Money is not what most people think it is.  Originally paper money was a note redeemable for Gold.  These days it is all fiat money which is not backed by anything other than the government’s “good faith”.  So what is a dollar?  Is it debt? Just look at any dollar bill in your pocket and you will see that is says “Federal Reserve Note”.  A Note is debt, which is where most people have lost the connection.  The US$ is debt, and this debt is what most people think of as money.  It is legal tender and therefore money, but most don’t realize that it is actually debt.  Even if you somehow have one of the old “United States Note” bills, it is still a note.  Yes, there are two notes to complicate it further, and there is a difference.  However, Federal Reserve Notes are the only ones that are still produced today.  According to Wikipedia the difference is as follows:


“Both United States Notes and Federal Reserve Notes are parts of the national currency of the United States, and both have been legal tender since the gold recall of 1933. Both have been used in circulation as money in the same way. However, the issuing authority for them came from different statutes.[19] United States Notes were created as fiat currency, in that the government has never categorically guaranteed to redeem them for precious metal - even though at times, such as after the specie resumption of 1879, federal officials were authorized to do so if requested. The difference between a United States Note and a Federal Reserve Note is that a United States Note represented a "bill of credit" and was inserted by the Treasury directly into circulation free of interest. Federal Reserve Notes are backed by debt purchased by the Federal Reserve, and thus generate seigniorage for the Federal Reserve System, which serves as a lending intermediary between the Treasury and the public.”

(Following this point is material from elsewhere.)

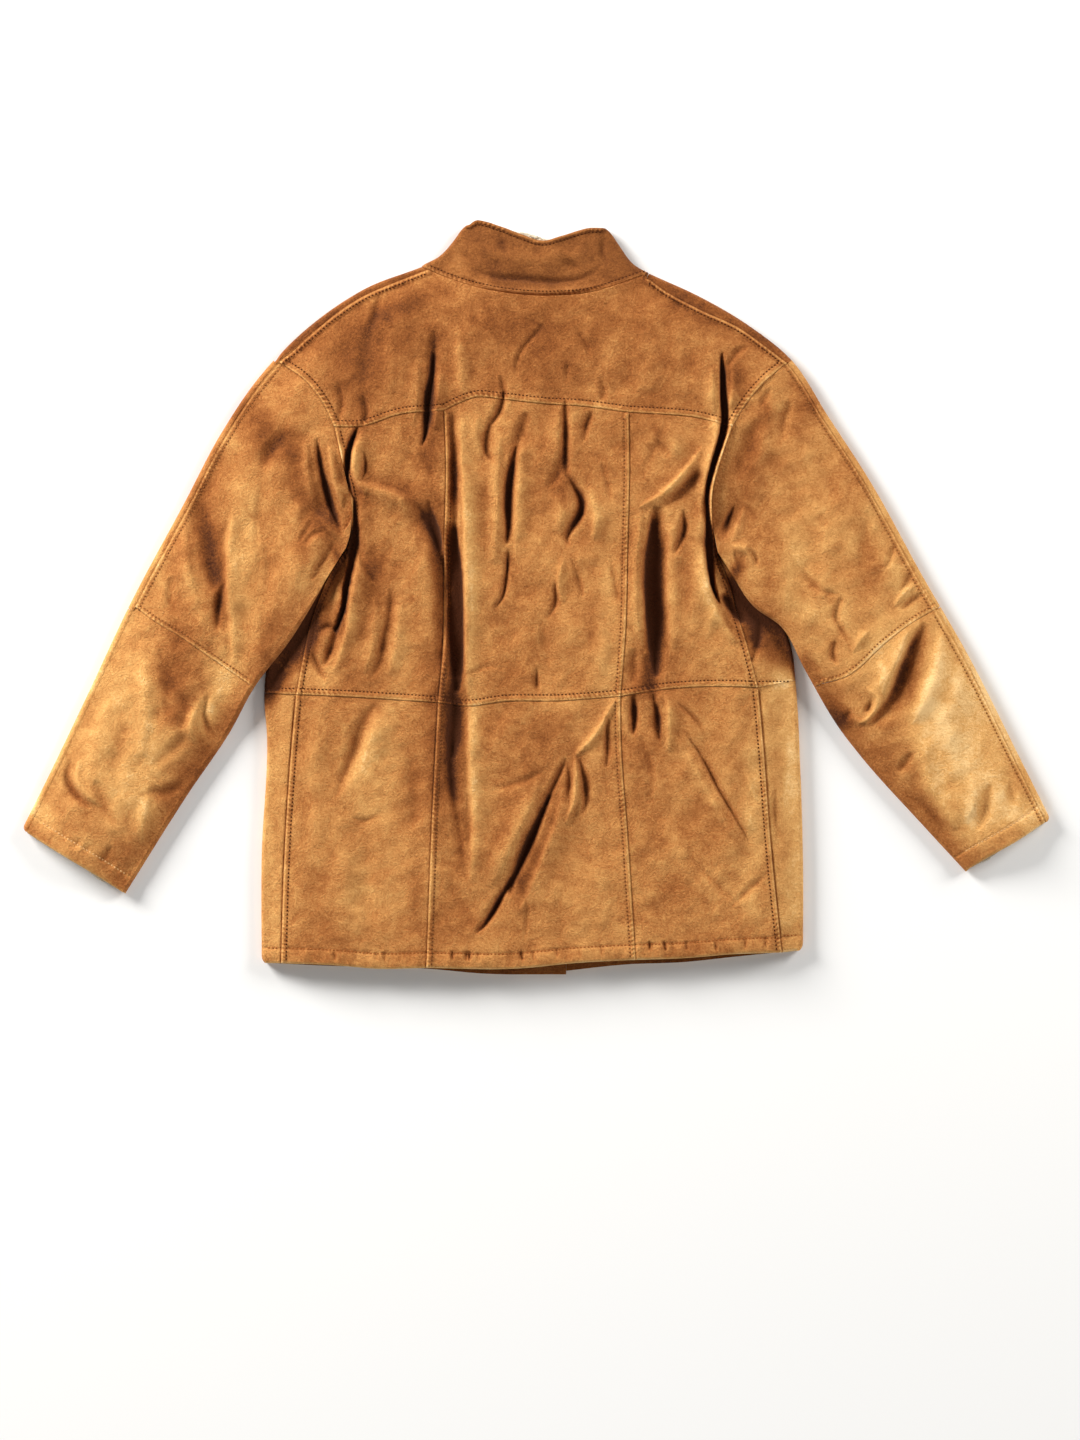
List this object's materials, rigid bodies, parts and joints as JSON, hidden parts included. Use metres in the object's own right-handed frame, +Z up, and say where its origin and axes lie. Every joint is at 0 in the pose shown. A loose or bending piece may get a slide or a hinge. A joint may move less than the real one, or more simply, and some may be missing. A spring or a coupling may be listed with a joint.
{
  "type": "faux shearling coat",
  "caption": "Hip-length suede-faced coat with a fleece back and a standing collar, laid flat with its back up, sleeves slanting down, with soft creases.",
  "frame": {"origin": "Under the middle of the coat's outline, on the surface it lies on", "axes": "+X across the coat to the wearer's right, +Y from the hem to the collar, +Z up, away from the surface, out of the coat's back"},
  "size_m": [1.1525, 0.8458, 0.0293],
  "materials": {
    "suede": "matte brushed nap",
    "suede_collar": "matte brushed nap, a shade darker",
    "fleece": "matte curly pile"
  },
  "bodies": {
    "root": {"yoke": "suede", "back_upper_left": "suede", "back_upper_centre": "suede", "back_upper_right": "suede", "back_lower_left": "suede", "back_lower_centre": "suede", "back_lower_right": "suede", "front_upper_left": "suede", "front_upper_right": "suede", "front_lower_left": "suede", "front_lower_right": "suede", "sleeve_back_upper_left": "suede", "sleeve_back_lower_left": "suede", "sleeve_front_upper_left": "suede", "sleeve_front_lower_left": "suede", "sleeve_back_upper_right": "suede", "sleeve_back_lower_right": "suede", "sleeve_front_upper_right": "suede", "sleeve_front_lower_right": "suede", "collar": "suede_collar", "collar_lining": "fleece"}
  },
  "joints": []
}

This leaves us with how the supply of money is created.  If money is debt, than money is created when debt is created.  If someone goes to the bank for a loan, money supply expands when that loan is issued.  The person who borrows the money gets a check from the bank and puts it in their account.  The bank lending the money has assets of a loan worth money.  They can hold this loan or sell it for money.  The bank where the borrower deposits his check from the loan now has fresh deposits on which they can lend more money on.  Money has expanded and will expand further depending on how fast banks are lending and money is changing hands. 

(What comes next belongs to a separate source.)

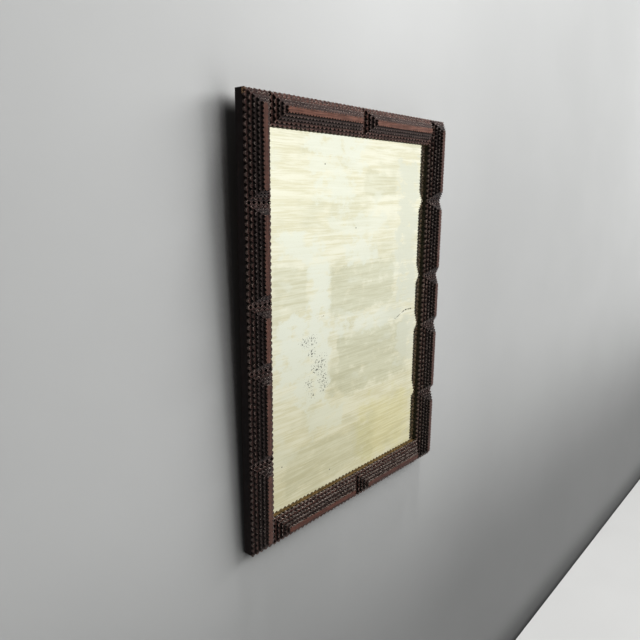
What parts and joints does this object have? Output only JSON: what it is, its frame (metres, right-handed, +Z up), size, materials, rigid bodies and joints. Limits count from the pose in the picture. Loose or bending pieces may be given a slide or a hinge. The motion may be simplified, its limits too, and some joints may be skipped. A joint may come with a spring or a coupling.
{
  "type": "tramp art mirror frame",
  "caption": "Tramp art wall mirror: stepped stacks of notched wooden strips on a dark rectangular frame round an aged mirror glass.",
  "frame": {"origin": "middle of the back plane that rests on the wall", "axes": "+Y into the wall, so the front faces -Y; +Z up; +X to the right as seen from the front"},
  "size_m": [0.514, 0.0406, 0.7],
  "materials": {
    "base_wood": "smooth, dark stained and waxed",
    "lower_strip_wood": "dark stained, worn on the edges",
    "middle_strip_wood": "greyish brown, dusty in the notches",
    "cap_strip_wood": "reddish brown, polished by handling",
    "antique_mirror": "aged silvering with yellow bloom, streaks and black specks",
    "backing_wood": "raw sawn softwood, darkened by age",
    "hanger_brass": "tarnished",
    "dark_steel": "dull, slightly rusted"
  },
  "bodies": {
    "frame": {"left_stile_board": "base_wood", "right_stile_board": "base_wood", "top_rail_board": "base_wood", "bottom_rail_board": "base_wood", "mirror_glass": "antique_mirror", "backing_board_top": "backing_wood", "backing_board_middle": "backing_wood", "backing_board_bottom": "backing_wood", "backing_brads": "dark_steel", "left_stile_1_lower_strips": "lower_strip_wood", "left_stile_1_middle_strips": "middle_strip_wood", "left_stile_1_cap_strip": "cap_strip_wood", "left_stile_2_lower_strips": "lower_strip_wood", "left_stile_2_middle_strips": "middle_strip_wood", "left_stile_2_cap_strip": "cap_strip_wood", "left_stile_3_lower_strips": "lower_strip_wood", "left_stile_3_middle_strips": "middle_strip_wood", "left_stile_3_cap_strip": "cap_strip_wood", "left_stile_4_lower_strips": "lower_strip_wood", "left_stile_4_middle_strips": "middle_strip_wood", "left_stile_4_cap_strip": "cap_strip_wood", "left_stile_5_lower_strips": "lower_strip_wood", "left_stile_5_middle_strips": "middle_strip_wood", "left_stile_5_cap_strip": "cap_strip_wood", "right_stile_1_lower_strips": "lower_strip_wood", "right_stile_1_middle_strips": "middle_strip_wood", "right_stile_1_cap_strip": "cap_strip_wood", "right_stile_2_lower_strips": "lower_strip_wood", "right_stile_2_middle_strips": "middle_strip_wood", "right_stile_2_cap_strip": "cap_strip_wood", "right_stile_3_lower_strips": "lower_strip_wood", "right_stile_3_middle_strips": "middle_strip_wood", "right_stile_3_cap_strip": "cap_strip_wood", "right_stile_4_lower_strips": "lower_strip_wood", "right_stile_4_middle_strips": "middle_strip_wood", "right_stile_4_cap_strip": "cap_strip_wood", "right_stile_5_lower_strips": "lower_strip_wood", "right_stile_5_middle_strips": "middle_strip_wood", "right_stile_5_cap_strip": "cap_strip_wood", "top_rail_1_lower_strips": "lower_strip_wood", "top_rail_1_middle_strips": "middle_strip_wood", "top_rail_1_cap_strip": "cap_strip_wood", "top_rail_2_lower_strips": "lower_strip_wood", "top_rail_2_middle_strips": "middle_strip_wood", "top_rail_2_cap_strip": "cap_strip_wood", "bottom_rail_1_lower_strips": "lower_strip_wood", "bottom_rail_1_middle_strips": "middle_strip_wood", "bottom_rail_1_cap_strip": "cap_strip_wood", "bottom_rail_2_lower_strips": "lower_strip_wood", "bottom_rail_2_middle_strips": "middle_strip_wood", "bottom_rail_2_cap_strip": "cap_strip_wood", "left_hanger_strap": "hanger_brass", "left_hanger_screws": "dark_steel", "right_hanger_strap": "hanger_brass", "right_hanger_screws": "dark_steel"},
    "left_ring": {"left_hanger_ring": "hanger_brass"},
    "right_ring": {"right_hanger_ring": "hanger_brass"}
  },
  "joints": [
    {"name": "left_ring_swing", "type": "hinge", "parent": "frame", "child": "left_ring", "pos_m": [-0.2376, 0.0023, 0.205], "axis": [1, 0, 0], "range_deg": [0, 180]},
    {"name": "right_ring_swing", "type": "hinge", "parent": "frame", "child": "right_ring", "pos_m": [0.2376, 0.0023, 0.205], "axis": [1, 0, 0], "range_deg": [0, 180]}
  ]
}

If money is created with debt, it is also destroyed when debt goes bad or is paid off.  Remember all those bad mortgages?  That decreases money supply.  While most people believe it is the government that controls the supply of money, you can see that money supply can expand or contract in the free market.  While government does play a big hand and keeps the statistics of it, they are only a part of the equation. 

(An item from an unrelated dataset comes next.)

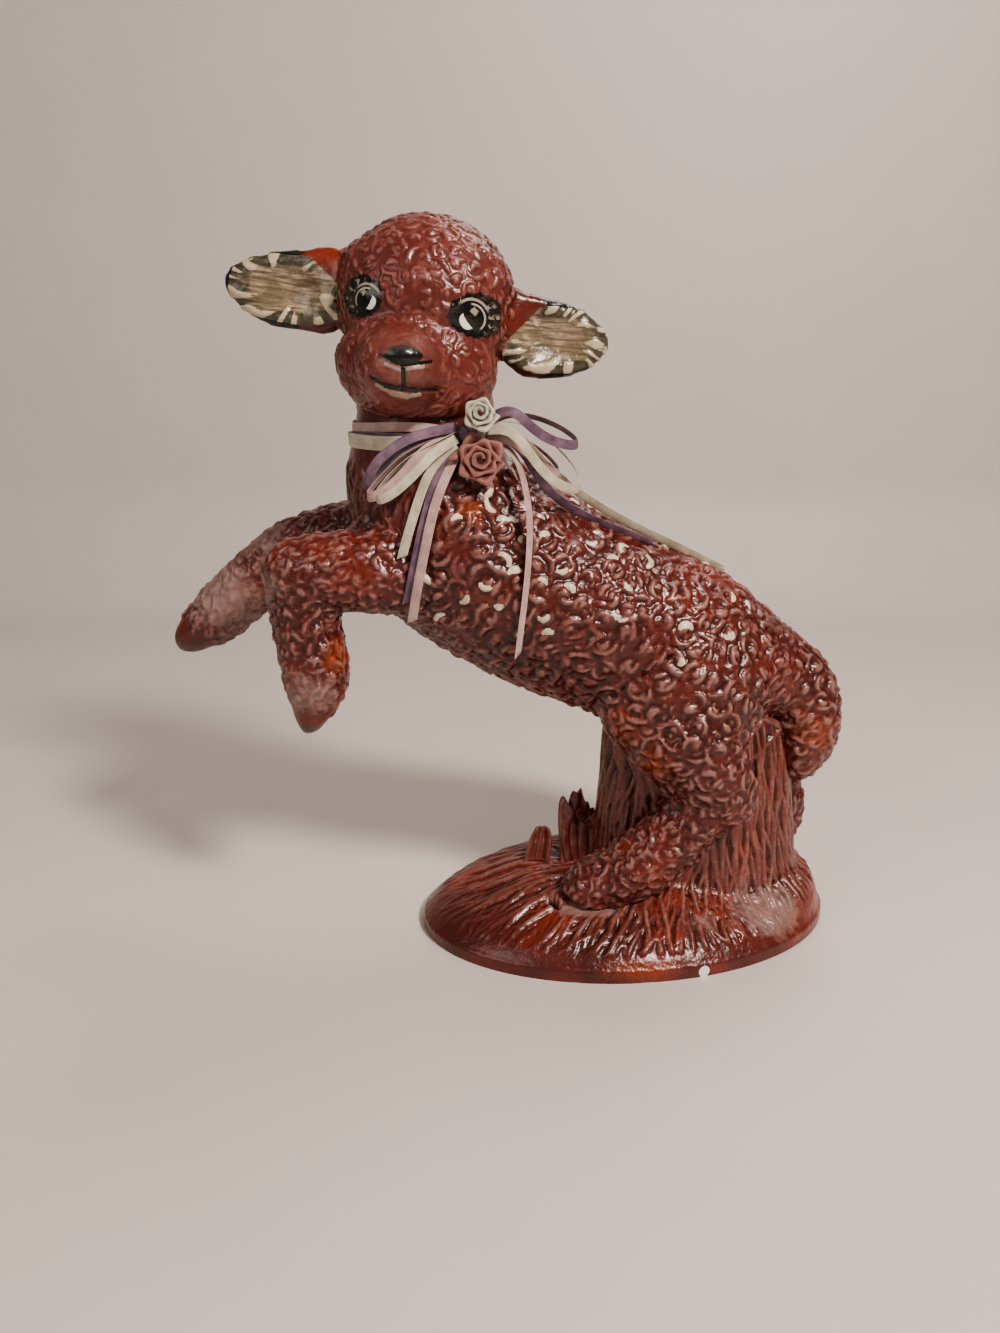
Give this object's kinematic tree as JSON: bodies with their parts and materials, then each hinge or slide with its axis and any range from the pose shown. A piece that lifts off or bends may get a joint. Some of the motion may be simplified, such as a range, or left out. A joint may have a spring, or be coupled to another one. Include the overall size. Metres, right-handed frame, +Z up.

So can the government just print money like everyone would have you think?  Not really.  The US Government handed over the printing of money to the Federal Reserve Board (NYSE:FRB) with the Federal Reserve Act of 1913.  If the government wants to create money, they have to borrow it.  The FRB has money physically printed when it buys newly issued bonds from the US government.  The government issues or sells bonds when they borrow money. What the public does not buy, the FRB assumes.  This amount that the FRB assumes is newly printed money via a journal entry by the FRB.  Like in the free market place, the government is expanding the money supply by borrowing money.  Just like everyone else.  Maybe that is why they expanded the debt so enormously over the past 10 years, after the internet collapse, to increase the supply of money and keep the economy afloat.  In the end it is merely a Keynesian scheme.  But all that ever does is to create more false bubbles.  You also have to ask if the Government borrowing has kept pace with the pace of defaults.  If defaults of debt outpace borrowing the money supply will shrink.   


But isn’t the Fed the government? No.  The Federal Reserve Board is a privately held corporation owned by banks doing business in the U.S.  This information can be found on the Fed’s own website , along with the fact that the holders collect a 6% coupon for their ownership of the FRB. To find the actual holders, you will have to file a freedom of information act request.  Information from a few years back indicated that the biggest holder is JP Morgan, followed by Wells Fargo.


So could the private Fed monetize the debt?  Not unless they forgave the debt they are holding, sold to them by the US Government, or if the US government defaulted on that specific debt.  I don’t think the private Fed and the banks that own them and collect the 6% coupon would want that to happen.  If the US Government defaulted on any of its debt it would shrink the supply of money and in turn make cash US$’s more scarce.  This in turn would make the value of the US$ increase.  Reserve currency status comes from the very fact that the US does not print its own money, but instead has the private FRB owned by banks doing business in the country print the money.  The US government is just a part of the equation in the supply of that money and is just another debtor to that currency like any private corporation.  The US being the largest economy in the world and having the largest military force makes the US$ a world standard.  Further, since the majority of the world’s debt is issued in US$’s, there is a demand for those dollars as they are needed to pay back the debts, loans, bonds, ect.  


The FRB does not want you to know all of this as you might start hoarding US$’s or not even keep them in the bank. This would drastically slow down the velocity of money, or the rate at which it changes hands.  This would decrease the supply of money, and we all know that is the leading factor of the Great Depression, a decrease in money supply.  The FRB likes letting people think that the so called “printing” of money decreases the value of the $ as the market is nothing but lemmings.  If everyone sees it going in that direction they follow the heard.  The FRB has a couple reasons they like people to believe the illusion.  If people think the value of the dollar will decrease, they will increase there spending now, to avoid the inflation later.  Investors will put there money to work in the market instead of sitting on cash.  They hope the stock market’s rise will create a wealth effect and spur consumer demand.  The FRB is also fine with the weak dollar scenario as they hope it spurs exports.  The problem is the other economies of the world are also in trouble so they don’t want more imports, but rather more exports as well.  They realize the game, but need the lemmings themselves, so take the steps to lower their own currencies.  If each country keeps forcing their currency lower, it is just a leap frog devaluation that does nothing to stimulate the global demand for goods, and has also led to actual World Wars in the past.  You can’t devalue your way to prosperity.  


Isn’t that what China is doing?  Well, in order for them to keep their currency rate low to the US$, they must act in the market by selling their own currency and buying US$’s.  Eventually, they are going to have too much of their own currency in circulation. Most of the US$’s they are buying are invested into US treasury’s, so if the US did default, China would be holding a lot of worthless bonds, like holding any corporation’s worthless bonds.    However, their actual cash US dollars would be worth more.  Again, a default would cause a decrease in the money supply and a downturn in the economy.  This in turn would hit the Chinese economy as well since US consumers would buy less.


The house of cards is layered thick, and nobody wants it to collapse on their watch.  The FRB is also smarter than most think, and lets the lemmings fly in directions, while they sit back and laugh.  Who really understands how it is really intertwined?  Eventually nature must take its course and the money supply will shrink. Eventually the Fed’s game of illusion will be uncovered, the market will drop and the US$ will soar. The question is when?